What if a reflector does not respond at all and you get an accidental 0ms RTT report somehow? Might be impossible...

The median is one rough form of voting (giving a value that the >= 50% of the probes met or exceeded).

Yes, the minimum is the relevant measure.

Because then we do not need to prove that an accidental 0ms RTT can not happen (only that not more than half our reports accidentally are zero :wink: )

Well consider this, 3 nodes, true RTT to each 100ms, deltaRTT threshold 30ms
if any one of them gives an average RTT of 131*3-200 = 193 ms (because of being busy doing other stuff) we would detect a reason to scale down the rate even though this is just one reflector being a bit slow....

I think that averaging (or taking the median) per reflector first is sort of okay to give some outlier rejection, and the same applies to looking at the set of reflectors. But maybe I am just too cautious here and simply concatenating all reflector's individual values and taking the first mean > 0 ms might be just as good?

1 Like

Thank you so much for taking the time to explain all that.
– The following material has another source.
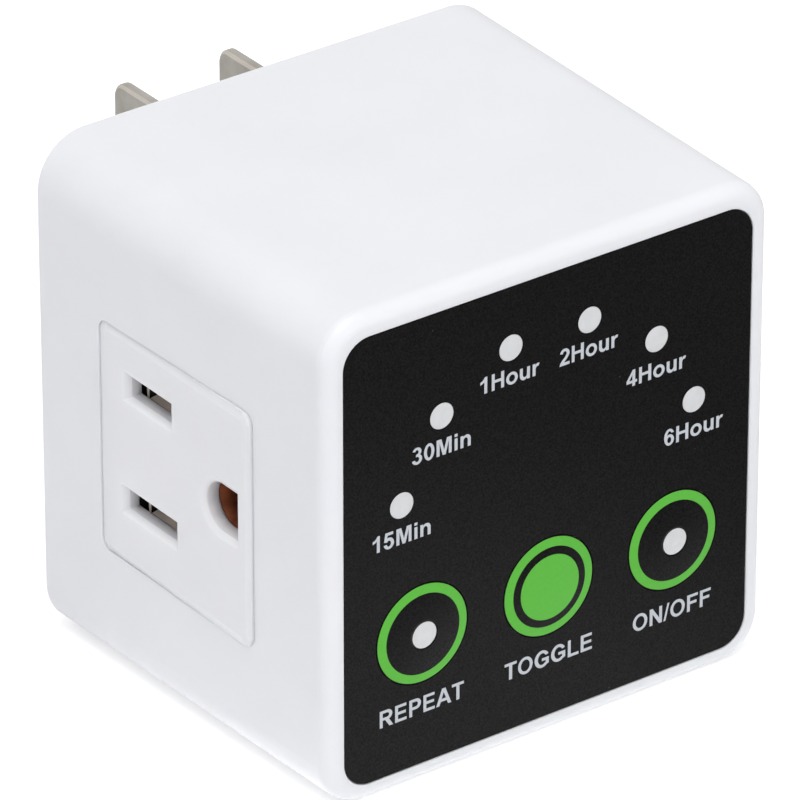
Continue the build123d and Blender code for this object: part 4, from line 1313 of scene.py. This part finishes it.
    def build(self, finishes: Finishes) -> None:
        """Makes the plate and the contacts, and darkens the carrier.

        Args:
            finishes: all materials by name.
        """
        self.plate(finishes["face_plate"])
        self.ground_socket(finishes["contact_bore"])
        for pole in Pole:
            self.blade_socket(pole, finishes)
        dress(frame["nodes"][self.named("contact_cap")], finishes["black_moulding"])


@dataclass(frozen=True)
class Plug:
    """The two blades with their stamped edges, and a painted highlight along the edges."""

    edge_round: float = 0.26 * MM
    worn_low: float = 0.5  # a facet gets the painted highlight where its normal's share along X lies between these
    highlight_high: float = 0.9

    def build(self, finishes: Finishes) -> None:
        """Makes the blades in their solids' places.

        Args:
            finishes: all materials by name.
        """
        for pole in Pole:
            node = f"{pole.value}_blade"
            blade = rounded_copy(node, f"{pole.value}_plug_blade", lambda point: self.edge_round)
            dress(blade, finishes["nickel_brass"], finishes["worn_edge"])
            # The rounding's middle facets get a lighter copy of the nickel: a painted highlight.
            for polygon in blade.data.polygons:
                share = abs(polygon.normal.x)
                polygon.material_index = int(self.worn_low < share < self.highlight_high)
            hand_over(blade, "nickel_brass", Body.HOUSING, node)


# ---------------------------------------------------------------- studio
@dataclass(frozen=True)
class Lamp:
    """Square soft lamp, in metres and watts."""

    name: str
    place: tuple[float, float, float]
    size: float
    power: float

    def build(self, target: Vector) -> None:
        """Hangs the lamp.

        Args:
            target: what it is aimed at.
        """
        data = bpy.data.lights.new(self.name, "AREA")
        data.size, data.energy = self.size, self.power
        place = Vector(self.place)
        turn = (target - place).to_track_quat("-Z", "Y").to_matrix().to_4x4()
        new_piece(self.name, data).matrix_world = Matrix.Translation(place) @ turn


@dataclass(frozen=True)
class Studio:
    """Floor, world, lamps and the camera."""

    azimuth: float = radians(-36.3604)
    elevation: float = radians(28.9003)
    distance: float = 845.09 * MM
    slide: tuple[float, float] = (0.5596 * MM, -0.0604 * MM)
    middle_y: float = -23.15 * MM
    focal_px: float = 8670.07
    image_px: int = 800
    sensor: float = 36.0
    clip: tuple[float, float] = (0.05, 20.0)
    floor_size: float = 3.0
    floor_color: Color = srgb(246, 246, 247)
    draft: float = radians(1.2)
    surround: float = 0.55
    floor_lift: float = 0.42
    floor_glow: float = 1.4  # of the floor near the part, seen by reflection
    pool_centre: tuple[float, float, float] = (-10 * MM, -55 * MM, -27 * MM)
    pool_near: float = 22 * MM
    pool_far: float = 62 * MM
    lamps: tuple[Lamp, ...] = (
        Lamp("key_lamp", (-0.2, -0.25, 0.8), 0.5, 3.55),
        Lamp("side_lamp", (-0.8, -0.3, 0.25), 0.6, 0.4),
        Lamp("front_lamp", (0.15, -0.8, 0.0), 0.5, 1.6),
    )

    def camera(self) -> None:
        """Places the camera and makes it the scene's own."""
        a, e = self.azimuth, self.elevation
        back = Vector((sin(a) * cos(e), -cos(a) * cos(e), sin(e)))
        right = (-back).cross(Vector((0, 0, 1))).normalized()
        up = right.cross(-back)
        place = Vector((0, self.middle_y, 0)) - self.slide[0] * right - self.slide[1] * up
        place += self.distance * back
        data = bpy.data.cameras.new("camera")
        data.sensor_width = self.sensor
        data.lens = self.focal_px * self.sensor / self.image_px
        data.clip_start, data.clip_end = self.clip
        camera = new_piece("camera", data)
        turn = Matrix((right, up, back)).transposed().to_4x4()
        camera.matrix_world = Matrix.Translation(place) @ turn
        bpy.context.scene.camera = camera

    def floor(self) -> None:
        """Lays the pale floor against the body's drafted underside."""
        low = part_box("housing_shell")[0]
        half = self.floor_size / 2
        build = bmesh.new()
        build.faces.new([build.verts.new((x, y, low.z - y * tan(self.draft)))
                         for x, y in ((-half, -half), (half, -half), (half, half), (-half, half))])
        floor = bmesh_piece("floor", build)
        tree = ShaderTree("floor")
        paths = tree.node("LightPath").outputs
        reach = tree.node("VectorMath", {"operation": "DISTANCE"}, vector=tree.place())
        reach.inputs[1].default_value = self.pool_centre
        pool = tree.span(reach.outputs["Value"], self.pool_near, self.pool_far,
                         self.floor_glow, 0.0)
        mirror = tree.math("MAXIMUM", paths["Is Glossy Ray"], paths["Is Transmission Ray"])
        seen = tree.math("MULTIPLY", paths["Is Camera Ray"], self.floor_lift)
        tree.dress(
            base_color=self.floor_color, roughness=0.9, specular_ior_level=0.1,
            emission_color=(1.0, 1.0, 1.0),
            emission_strength=tree.math("MAXIMUM", seen, tree.math("MULTIPLY", mirror, pool)),
        )
        dress(floor, tree.material)

    def world(self) -> None:
        """Even soft surround, white where it is seen."""
        world = bpy.data.worlds.new("studio")
        bpy.context.scene.world = world
        world.use_nodes = True
        tree = NodeTree(world.node_tree, "ShaderNode")
        paths = tree.node("LightPath").outputs
        mirror = tree.math("MAXIMUM", paths["Is Glossy Ray"], paths["Is Transmission Ray"])
        seen = tree.math("MAXIMUM", paths["Is Camera Ray"], mirror)
        strength = tree.math("MULTIPLY_ADD", seen, 1 - self.surround, self.surround)
        background = tree.add("Background", color=(1.0, 1.0, 1.0), strength=strength)
        tree.node("OutputWorld", surface=background)

    def build(self) -> None:
        """Sets the whole studio up."""
        self.camera()
        self.floor()
        self.world()
        for lamp in self.lamps:
            lamp.build(Vector((0, self.middle_y, 0)))
        bpy.context.scene.view_settings.view_transform = "Standard"


# ---------------------------------------------------------------- the whole part
def finishes() -> Finishes:
    """Makes every material.

    Returns:
        The record's material slots by name, and the finishes of the pieces that are made here.
    """
    can, fuse, resistors = ((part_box(node)[0].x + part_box(node)[1].x) / 2 for node in (
        "smoothing_capacitor", "thermal_fuse", "power_resistors"))
    looks = {
        "white_housing": Moulding("white_abs", srgb(236, 237, 241), translucency=0.5,
                                  depth=0.9 * MM),
        "black_film": Film("black_film", srgb(11, 10, 10)),
        "window_film": Window("window_film", srgb(217, 218, 220)),
        "nickel_brass": RolledMetal("nickel_plate", srgb(178, 174, 167), srgb(138, 132, 120)),
        "copper_brass": RolledMetal("copper_alloy", srgb(166, 98, 68), srgb(96, 52, 38),
                                    roughness=0.45),
        "zinc_steel": RolledMetal("zinc_plate", srgb(205, 206, 208), srgb(165, 166, 160),
                                  roughness=0.3),
        "clear_key": Moulding("milky_key", srgb(228, 229, 226), roughness=0.22, translucency=0.5),
        "white_lamp": Moulding("lamp_body", srgb(238, 234, 205), roughness=0.25, translucency=0.3),
        "board_green": Laminate("board", srgb(26, 92, 56), srgb(44, 122, 74)),
        "black_moulding": Moulding("black_epoxy", srgb(34, 34, 36), roughness=0.5, flow_share=0.2),
        "ivory_nylon": Moulding("ivory_nylon", srgb(226, 220, 200), roughness=0.4),
        "cable_grey": Moulding("cable_sleeve", srgb(120, 122, 124), roughness=0.55),
        "relay_blue": Moulding("relay_case", srgb(36, 82, 158), roughness=0.24),
        "capacitor_yellow": Moulding("film_capacitor", srgb(214, 164, 48), roughness=0.26),
        "can_sleeve": Banded("can_sleeve", srgb(38, 40, 48), srgb(196, 198, 200), can, (3.2 * MM,),
                             width=1.4 * MM),
        "crystal_can": RolledMetal("crystal_can", srgb(208, 206, 200), srgb(176, 170, 158),
                                   roughness=0.25),
        "ceramic_blue": Moulding("dipped_ceramic", srgb(52, 104, 150), roughness=0.3,
                                 grain_depth=0.01 * MM),
        "resistor_tan": Banded("resistor", srgb(206, 178, 134), srgb(110, 52, 30), resistors,
                               (-1.8 * MM, -0.9 * MM, 0.0, 1.8 * MM)),
        "fuse_white": Banded("fuse", srgb(226, 226, 218), srgb(150, 150, 148), fuse,
                             (-2.6 * MM, 2.6 * MM)),
        "baffle_white": Moulding("baffle", srgb(230, 230, 226), roughness=0.5),
        "green_print": Ink("green_print", srgb(92, 184, 62)),
        "grey_print": Ink("grey_print", srgb(200, 204, 211)),
        "contact_leaf": RolledMetal("contact_nickel", srgb(226, 214, 204), srgb(186, 172, 158),
                                    Along.X, roughness=0.5, metallic=0.4),
        # Dark copy of the contact metal, for the contacts' faces that turn along Y: painted shade
        # inside the slots.
        "contact_web": RolledMetal("contact_web", srgb(62, 58, 52), srgb(30, 28, 26), Along.X,
                                   roughness=0.6),
        "contact_bore": RolledMetal("contact_copper", srgb(192, 120, 82), srgb(100, 60, 44),
                                    Along.X, roughness=0.42, metallic=0.8, tarnish_share=0.9),
        "face_plate": Moulding("plate_abs", srgb(238, 238, 242), translucency=0.8, depth=2.2 * MM),
        # Lighter copy of the nickel, for the blades' edges: a painted highlight.
        "worn_edge": RolledMetal("worn_nickel", srgb(197, 190, 182), srgb(178, 171, 161),
                                 roughness=0.3),
    }
    return {name: look.material() for name, look in looks.items()}


def main() -> None:
    """Builds the studio, the finishes and the sub-assemblies, in that order."""
    logging.basicConfig(level=logging.INFO, format="%(name)s %(message)s")
    Studio().build()
    materials = finishes()
    for entry in frame["record"]["subparts"]:
        dress(frame["nodes"][entry["node"]], materials[entry["material_slot"]])
        log.info("solid %s in %s", entry["node"], entry["material_slot"])
    FrontPanel().build(materials)
    CoverScrews().build(materials["zinc_steel"])
    for side in Side:
        Receptacle(side).build(materials)
    Plug().build(materials)


if __name__ == "__main__":
    main()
Very helpful.

I like extremes so any theoretical issue with just taking the minimum RTT across all reflectors (setting aside the RTT=0 possibility for the moment)?

Also could the baseline_RTT be set such that if it would increase it increases slowly as per alpha, but if it would decrease it is just set to the lower RTT just encountered?

Should work, if you are willing to trust any reflector to be telling the "truth".

Sure, but thing might get wobbly, one reason to use an EWMA is to dampen potential oscillations. Also changing the shaper rates will have a reasonable lower temporal limit somewhere.. no idea though where this limit sits.